February 24, 1985|Associated Press

BLOOMINGTON, Ind. — Indiana Coach Bob Knight received three technical fouls, including one for throwing a chair across the court, and was ejected five minutes into the Hoosiers' Big Ten basketball game with Purdue Saturday. Purdue went on to win, 72-63.

Knight became angry when officials called a foul on Indiana's Steve Alford with 15:59 left in the first half. Knight protested again when a foul was called against Indiana's Marty Simmons with 15:01 remaining. Then as Purdue inbounded the ball, a foul was called on the Hoosiers' Daryl Thomas. Knight was given his first technical after swearing at an official. He then picked up a chair and threw it across the court, producing the second technical.
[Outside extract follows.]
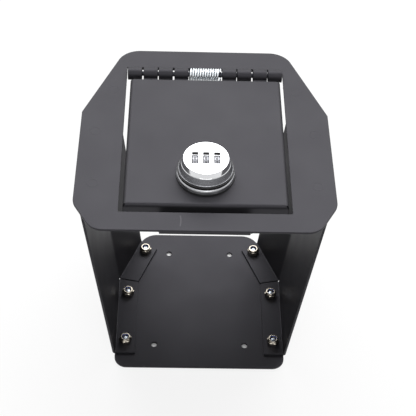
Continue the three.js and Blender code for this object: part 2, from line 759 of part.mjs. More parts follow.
// Cam: a flat bar that swings under the strike when the knob is turned a quarter turn
const camTip = camWidth / 2;
const camOutline = new THREE.Shape();
camOutline.moveTo(0, -camTip);
camOutline.lineTo(camReach - camTip, -camTip);
camOutline.absarc(camReach - camTip, 0, camTip, -Math.PI / 2, Math.PI / 2, false);
camOutline.lineTo(0, camTip);
camOutline.absarc(0, 0, camTip, Math.PI / 2, 1.5 * Math.PI, false);
const camBar = new THREE.ExtrudeGeometry(
  camOutline, { depth: camThickness, bevelEnabled: false, curveSegments: 12 });
camBar.translate(0, lockY, camUnder);
const camHole = post(0, lockY, camUnder - overcut, camTop + overcut, spindleRadius + camHoleSlack).intersect(
  block(-spindleFlats / 2 - camHoleSlack, spindleFlats / 2 + camHoleSlack,
    lockY - camWidth, lockY + camWidth, camUnder - overcut, camTop + overcut));
place('lock_cam', cut(solid(camBar), camHole), zinc());
const screwHeadTop = camUnder - seatGap;
place('cam_screw', joined(
  post(0, lockY, screwHeadTop - camScrewHeadHeight, screwHeadTop, camScrewHeadRadius),
  post(0, lockY, screwHeadTop - overcut, screwHeadTop + camScrewLength, camScrewRadius),
), zinc());

export default safe;
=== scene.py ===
"""Console safe: the finish of every piece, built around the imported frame. Metres, +Z up."""

import math

import bmesh
import bpy
import numpy as np
from mathutils import Matrix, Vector
from mathutils.geometry import tessellate_polygon


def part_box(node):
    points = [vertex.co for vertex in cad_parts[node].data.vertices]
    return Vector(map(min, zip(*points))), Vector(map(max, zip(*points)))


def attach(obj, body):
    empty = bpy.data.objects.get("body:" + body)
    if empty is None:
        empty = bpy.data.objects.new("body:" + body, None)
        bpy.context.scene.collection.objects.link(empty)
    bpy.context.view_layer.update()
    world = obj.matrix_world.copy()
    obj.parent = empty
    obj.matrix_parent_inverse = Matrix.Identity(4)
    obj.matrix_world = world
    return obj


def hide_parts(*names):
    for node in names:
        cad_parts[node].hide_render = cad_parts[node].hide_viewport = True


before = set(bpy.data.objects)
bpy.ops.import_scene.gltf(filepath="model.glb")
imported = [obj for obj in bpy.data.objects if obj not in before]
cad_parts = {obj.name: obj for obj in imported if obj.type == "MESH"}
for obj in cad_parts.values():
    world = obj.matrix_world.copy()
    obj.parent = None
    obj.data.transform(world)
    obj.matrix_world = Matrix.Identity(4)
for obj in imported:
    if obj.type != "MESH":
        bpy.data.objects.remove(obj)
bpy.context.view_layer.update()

mm = 0.001


# Studio: a pale floor, a white surround that is dimmer in reflections towards the front, a large soft lamp
# above and behind the safe for the sheen of its level sheets, and a small one in front for its folded edges.
# The camera stands in front of the lock, fitted to the straight edges of the plate and base.
camera_place = np.array([-19.1, -659.6, 829.3]) * mm
pitch, yaw, roll = np.radians([47.06, 2.08, 2.47])
ahead = np.array([math.sin(yaw) * math.cos(pitch), math.cos(yaw) * math.cos(pitch), -math.sin(pitch)])
level = np.array([math.cos(yaw), -math.sin(yaw), 0.0])
upward = np.cross(level, ahead)
camera_right = math.cos(roll) * level + math.sin(roll) * upward
camera_up = math.cos(roll) * upward - math.sin(roll) * level


def stand(thing, axes, place):
    """Sets a camera or lamp down at a place, its three axes the columns of a matrix."""
    thing.matrix_world = Matrix(np.block([[axes, np.reshape(place, (3, 1))], [np.zeros((1, 3)), 1]]).tolist())
    bpy.context.scene.collection.objects.link(thing)


camera = bpy.data.objects.new("camera", bpy.data.cameras.new("camera"))
camera.data.sensor_width = 36
camera.data.lens = 96.03
stand(camera, np.stack([camera_right, camera_up, -ahead], axis=1), camera_place)
bpy.context.scene.camera = camera
bpy.context.scene.view_settings.view_transform = "Standard"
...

When he continued to argue with the officials, Knight was ejected with his third technical and left the court after Indiana Athletic Director Ralph Floyd came to the floor to talk with him and officials.

Purdue was leading, 11-6, at the time, and the Boilermakers' Steve Reid went to the free-throw line to shoot six foul shots. He made three.

"I was shocked--that's about as simple as I can put it," Reid said. "I've never seen anything like this happen before. "Coach (Gene) Keady said he just wanted us to keep things in perspective, to go out and play and not to let it bother us. I know it bothered me. We had a chance for eight points and only got three."

Assistant coach Jim Crews took over directing the Indiana team for the rest of the game.

Knight was not available for comment after the game. Floyd declined immediately to make comment and later issued a statement that IU President John Ryan was having him send a report to the league office.

"Dr. Ryan has requested that I prepare an immediate report to send to the conference commissioner, with a copy forwarded to Dr. Ryan," Floyd's statement said. "And there will be no further comment from Indiana University officials regarding this incident."

Keady, the Purdue coach, said: "I think Knight's technicals fired us up, and we wanted to beat them by 30 points. It got the crowd into the game, and it was probably won or lost right there. I don't remember anything like it. He coaches his way and I my way."

Knight's players and some of the Purdue players thought Knight's actions were done to inspire his team, which slipped to 14-10 overall and 6-8 in the conference.

"It's not something that we were really expecting to happen, but then again, we really don't know what to expect," the Hoosiers' Thomas said.

Thomas' teammate, Dan Dakich, said of Knight: "He did what he thought was right."

Purdue's Todd Mitchell said: "I think Coach Knight did it to get his team fired up. After the incident, we just wanted to beat them worse. I don't think he should be suspended. I know Coach Knight had a reason for doing it. If that's what he wants to do to get his team fired up, that's all right with me."

Purdue's Jim Bullock said: "I don't know what he's doing. He's a tough coach and I think Gene Keady's a tough coach, too. But, he (Knight) gets a little frantic at times. Throwing chairs at a college basketball game is going a little too far."

The incident was the latest in a series for the controversial Knight, who earlier this season kept all but one of his starters on the bench as the Hoosiers lost to Illinois. Knight later dismissed one of those starters, Mike Giomi, from the team for "academic reasons," even though Giomi was still eligible by NCAA and Big Ten standards.

Giomi later said he was dismissed for cutting classes in violation of Knight's standards.

Knight, who coached the United States men's basketball team to a gold medal in the L.A. Olympics, was reprimanded by the Big Ten earlier this season for missing a preseason meeting. He said later that he stayed away from the meeting because of "recruiting violations" by his fellow coaches.

In 1979, Knight was coaching the United States Pan-American basketball team in Puerto Rico and became involved in a scuffle with a policeman. He was tried in absentia when he refused to report for his trial.